母は駅から家までの3分間だけ、車の中でポロポロ泣いた。

家に着いたら、長女が赤ちゃんと里帰りして来る準備で、私はパキッと切り替えて掃除おばさんに変身したけど…。


「お世話になりました」かぁ。
彼的なケジメだったのかな。

20歳、就職、独り立ち。

親への感謝として、何かをしたかったんだな、と胸が熱くなった。

箸、使えないよ。
しばらく飾ろうかな。



*****

そんな気持ちで迎えた先日の日曜日、お孫ちゃんのお昼寝中に、私は近くの川沿いへ久しぶりにひとりで散歩に出かけた。

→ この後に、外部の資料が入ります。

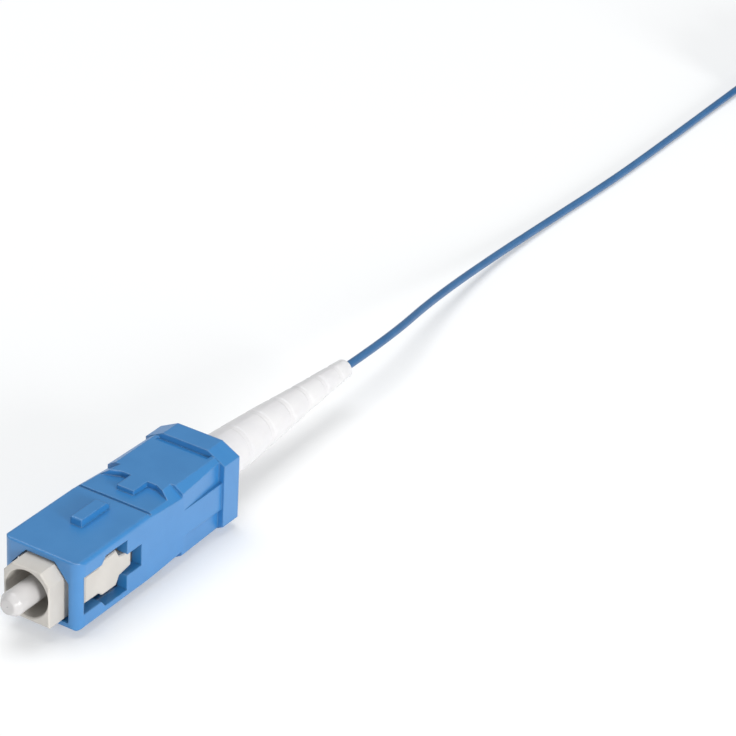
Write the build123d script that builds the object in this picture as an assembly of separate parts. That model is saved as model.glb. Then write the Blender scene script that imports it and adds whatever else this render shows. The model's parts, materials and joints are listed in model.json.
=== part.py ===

麗らかな春の日、絵の具で塗ったような水色一色の空に、八分咲きの千本桜のピンクが映える。

空はつながってる
おだんごさんの言葉が沁みます
満開手前かな


昨年は、息子とこの道を散歩した。
私のお花見散歩に、彼は無理矢理付き合ってくれたんだけど。

その時、彼が1番好きな桜見ポイントを教えてくれた。
千本桜が見渡せるような、のんびりした場所だ。

少し遠いが、どうしてもそこまで行ってみたくて、すたすたと歩いた。

ここだ



まだ桜は満開ではないが、とてもきれいな風景。
桜並木を歩く人はたくさんいるが、この位置から桜並木を眺めている人は誰もいない。
たまたま息子が見つけたとっておきのスポットだ。

でもなぜだか、去年の方が桜がきれいだった気がする。

息子にも、今年のこの桜並木を見せたくなった。

すぐには見ないかもしれないけど、息子にこの写真をLINEで送ってみる。
すると、すぐに返信がきた。

「いいなぁ」

「きれいだよ。来年は見れるよ!彼女さんと一緒に歩いたらいいやん」って送信したら

「次の週末、いったん帰ろうかな」

と返信。

新しい住まいに厚手の服しか持って行ってなくて、急な暑さで、ちょっと困っているらしかった。

私は嬉しくなって、すぐにまたLINEした。

「衣替えに帰ってきたらいいやん!運賃は私が出すから!」

「あり」

と返信。

嬉しくてスキップしてしまった。
さらに畳み掛ける。

「うん、遅くなってもいいから金曜日の夜に帰っておいでよ」

「あり」

「まだ、今年の桜に間に合うよ」

「あり」

「赤ちゃんも抱っこできるし」

「あり」

「餃子、作るし」

「あり」


週末、息子が帰ってくる。

散歩しながら、胸が躍った。
桜が笑っているようだ。

「あり」ばっかりの返信だったな



帰宅して、次の週末に息子が帰ることを夫に話した。

母ちゃん恋しいのかな!ホームシックかな!みたいに私がはしゃぐと、「彼女に会いたいんやろ」と夫に返された。

ま、そうだな。


さぁ、週末、また賑やかになるぞ!

うちを出た翌日、早速新しい街を散策して、「都会の美容院に行ってみたー」と連絡をくれた息子。
ふふふ、シティボーイ(言い方が古っ!笑)になってるのかな。